Many studies have reported that both acute and regular exercise induce increases in circulating cytokines level. Endurance exercise induced acute inflammatory response in athletes [29] that may lead to chronic inflammation status in case of further extensive training session [30]. In addition, single prolonged exercise can induce acute elevations in pro-inflammatory cytokines such as IL-6, IL-8 in endurance athletes [31]. IL-6 level significantly increased after high-intensity knee extension exercise [32], and IL-8 level was reported to increase after exhaustive exercise consisting of concentric and eccentric exercises [33]. On the other hand, no changes in blood cytokine levels were detected after 1-hour of rowing [34] or after 2-hours of cycling [35]. As mentioned above, the training effects are not clear and are affected by various factors, such as exercise intensity, exercise duration, and muscle mass used during exercise [36]. In this study, acute exercise increased levels of pro-inflammatory cytokines, but 7 days of BC + GLU treatment inhibited the increase of circulating IL-6 level.
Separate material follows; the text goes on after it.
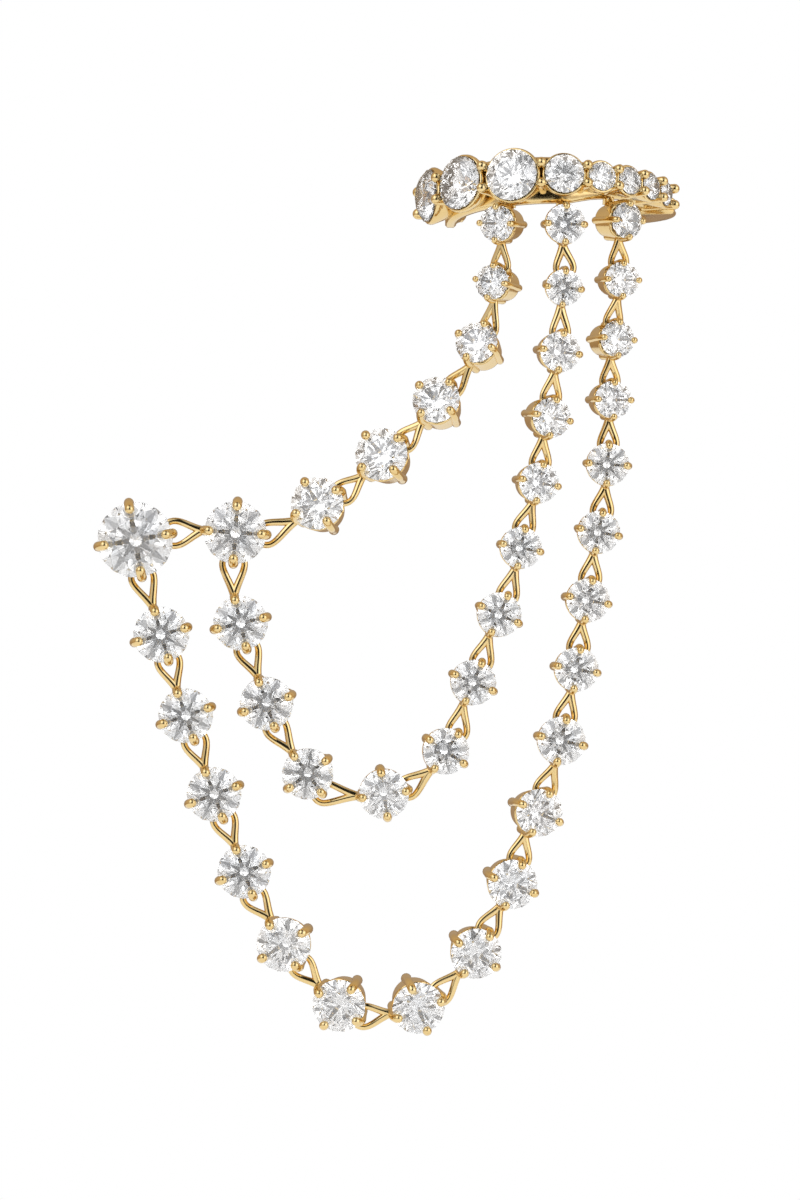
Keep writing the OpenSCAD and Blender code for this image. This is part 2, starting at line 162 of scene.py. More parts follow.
# Routes between the cuff and the studs: share of the way across, share of the height or hang
UPPER_ROUTE = [(0.98, 0.81), (0.925, 0.63), (0.78, 0.455), (0.585, 0.29), (0.325, 0.12)]
MIDDLE_ROUTE = [
    (0.985, 0.6), (0.92, 0.18), (0.8, -0.29), (0.72, -0.56), (0.635, -0.83), (0.46, -0.99),
    (0.215, -0.91), (0.095, -0.64), (0.015, -0.32),
]
OUTER_ROUTE = [
    (0.98, 0.63), (0.96, 0.23), (0.92, -0.13), (0.865, -0.43), (0.765, -0.735), (0.69, -0.88),
    (0.58, -0.99), (0.42, -0.99), (0.3, -0.855), (0.22, -0.7), (0.1, -0.365), (0.05, -0.19),
]

# The stage, in metres
CAMERA_AT = (0.013225, -0.6015, -0.003)
LIGHTS_AIM_AT = (0.013, 0, -0.003)
FLOOR_R = 0.25
FLOOR_Z = -0.06


def turn_z(degrees):
    """Matrix of a turn about Z."""
    c, s = math.cos(math.radians(degrees)), math.sin(math.radians(degrees))
    return np.array([[c, -s, 0], [s, c, 0], [0, 0, 1]])


def turn_x(degrees):
    """Matrix of a turn about X."""
    c, s = math.cos(math.radians(degrees)), math.sin(math.radians(degrees))
    return np.array([[1, 0, 0], [0, c, -s], [0, s, c]])


def unit(v):
    """Vectors scaled to length one along the last axis."""
    v = np.asarray(v, float)
    return v / np.linalg.norm(v, axis=-1, keepdims=True)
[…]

Moreover, treatment of BCAA also showed a rapid increase of IL-6 immediately after exercise, but the level was reduced similarly to the rest state. The circulating IL-8 level also increased after acute exercise, but 7 days of BCAA and BC + GLU treatments inhibited the increase of circulating IL-8 level. These results suggested that BCAA and BC + GLU treatments have the positive effect on regulation of pro-inflammatory cytokines after acute exercise.
Conclusions
This study suggested that the administrations of BCAA and/or glutamine have enough to induce increase of VEGF concentration and inhibited the increase of pro-inflammatory cytokines after acute exercise in adolescence athletes.
Acknowledgements
This study was supported by research funds from Dong-A University (Research year achievement).
Notes
The authors declare no conflict of interest.